The second stipulation asks that the morality of clergy members be improved through the elimination of the problems facing the anti-corruption campaign. This involves “rigorous, comparative inspections, deep self-reflection, self-analysis and practical searching … [thereby] strengthening obedient discipline that conscientiously abides by and reveres the law.” While corruption should be avoided, the Chinese government’s misunderstanding of pastors’ compensation leads to accusations of embezzlement and corruption against clergy. For example, Pastor Bao Guohua and his wife are accused of “using their positions as pastor and manager to use cash and a car and occupy a house offered by the church members.” In the United States, such forms of compensation for pastors are common.
More importantly, it goes against the beliefs of most religions for national law to be venerated, or worshipped, over said beliefs.
Finally, the third request says that “a sound system of regulations” should be established in order to “standardize the management and implementation of rigorous demands for the clergy.” The creation of such a system only allows for more government control over Chinese citizens’ right to religious freedom and encourages religious adherents to embrace this restriction.
China Aid condemns such proposals as being in direct opposition of religious freedom, the most fundamental human right.
China Aid reports on events such as this conference in order to highlight the oppression of religious freedom in China and to promote the ideals of religious freedom and rule of law.
On the morning of March 3, 2016, the Quzhou Municipal Ethnic and Religious Affairs Bureau held an educational conference on the 4th floor of Jiaotong Building, convening the members of municipal religious associations and the people in charge of [religious] venues in order to participate in an educational warning meeting. In the meeting, several typical cases were reported on—such as “Zhang Kai’s case” in Wenzhou, “Bao Guohua’s case” in Jinhua, the case of Gu Yuese from the two provincial Christian organizations [the Three-Self Patriotic Movement and the China Christian Council], etc.—and [articles, such as] “There are no exceptions to anti-corruption” and “Gu Yuese was removed from the post of chairman of a provincial Christian association according to the law,” which were published by the Zhejiang Daily on March 1; “‘Impoverished pastor’ admits his corruption in court” and “The truth about ‘Zhang Kai’s case’ in Wenzhou,” which were published on Feb. 26 by the Zhejiang Daily; and “Religious organizations in Zhejiang province reacted strongly to Bao Guohua’s case and Zhang Kai’s case, firmly supporting the sentences of the court,” which was published by the Ethnic and Religious Affairs Committee on March 1, were examined. [This conference] deeply analyzed Zhang Kai’s case in Wenzhou, Bao Guohua’s case in Jinhua, and the case of Gu Yuese from the two provincial Christian organizations. Furthermore, three requests were made to the municipal religious associations and the people in charge of religious venues:
First, that the study of the laws and the constitution should be reinforced one step further, strengthening rule of law theories and urging correct understanding of the relationship between national laws and religious rules, with [observation of] national laws coming first and then religious rules. Religious people, no matter what kind of religion they believe in, must above all be law-abiding citizens in political society. They must observe and abide by the law and carry out religious activities according to the law. Anyone who embezzles or becomes corrupt will similarly receive the law’s punishment.

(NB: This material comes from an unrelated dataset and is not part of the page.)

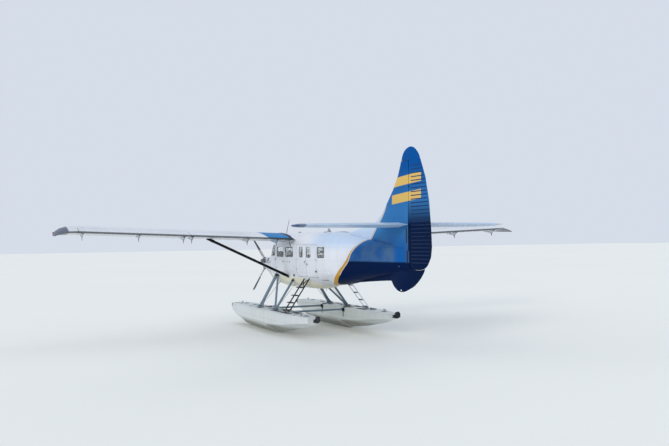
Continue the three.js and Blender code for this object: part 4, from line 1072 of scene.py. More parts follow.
def windscreen_trim():
    """Rubber round the two front panes and the two quarter panes, and a wiper for each front one."""
    wipers, rubbers = Shape(), Shape()
    for side in (1, -1):
        starts = [Vector((SCREEN_AHEAD, y * side, z)) for y, z in path(SCREEN, (8, 10, 8, 10))[:-1]]
        rubbers.bead(*line_on(HULL, starts, -AHEAD), 0.022, 0.007, loop=True)
        rubbers.bead(*side_line(filled(QUARTER, 0.04, 2), side), 0.020, 0.006, loop=True)
        points, normals = line_on(HULL, [Vector((SCREEN_AHEAD, y * side, z)) for y, z in WIPER], -AHEAD)
        foot, head, low, high = points
        foot_n, head_n, low_n, high_n = normals
        wipers.lathe([(0.0, 0.016), (0.02, 0.016), (0.026, 0.010)], foot, foot_n, 14)
        middle = (foot + head) / 2
        wipers.tube([foot + foot_n * 0.018, middle + head_n * 0.03, head + head_n * 0.02], 0.005, 8)
        wipers.tube([low + low_n * 0.012, head + head_n * 0.018, high + high_n * 0.012], 0.006, 8)
    rubbers.piece("windscreen_rubber", RUBBER, "panel_black")
    wipers.piece("wipers", DARK_PAINT, "dark_metal")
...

Second, we must nip the insufficient, prominent problems in the aspects of anti-corruption in the bud through rigorous, comparative inspections, deep self-reflection, self-analysis and practical searching. [This] improves the construction of ideologies and morality of religious figures, especially the clergy, [thereby] strengthening obedient discipline that conscientiously abides by and reveres the law and constructing the sturdy ideology of fighting against corruption and forestalling moral degeneration with a virtuous, defensive perimeter.
Third, religious associations and venues for religious activities must further establish a sound system of regulations, especially financial regulations, in order to examine and supply a deficiency and standardize the management and implementation of rigorous demands for the clergy, [allowing religion to] walk on the path of Sinicization and rule of law.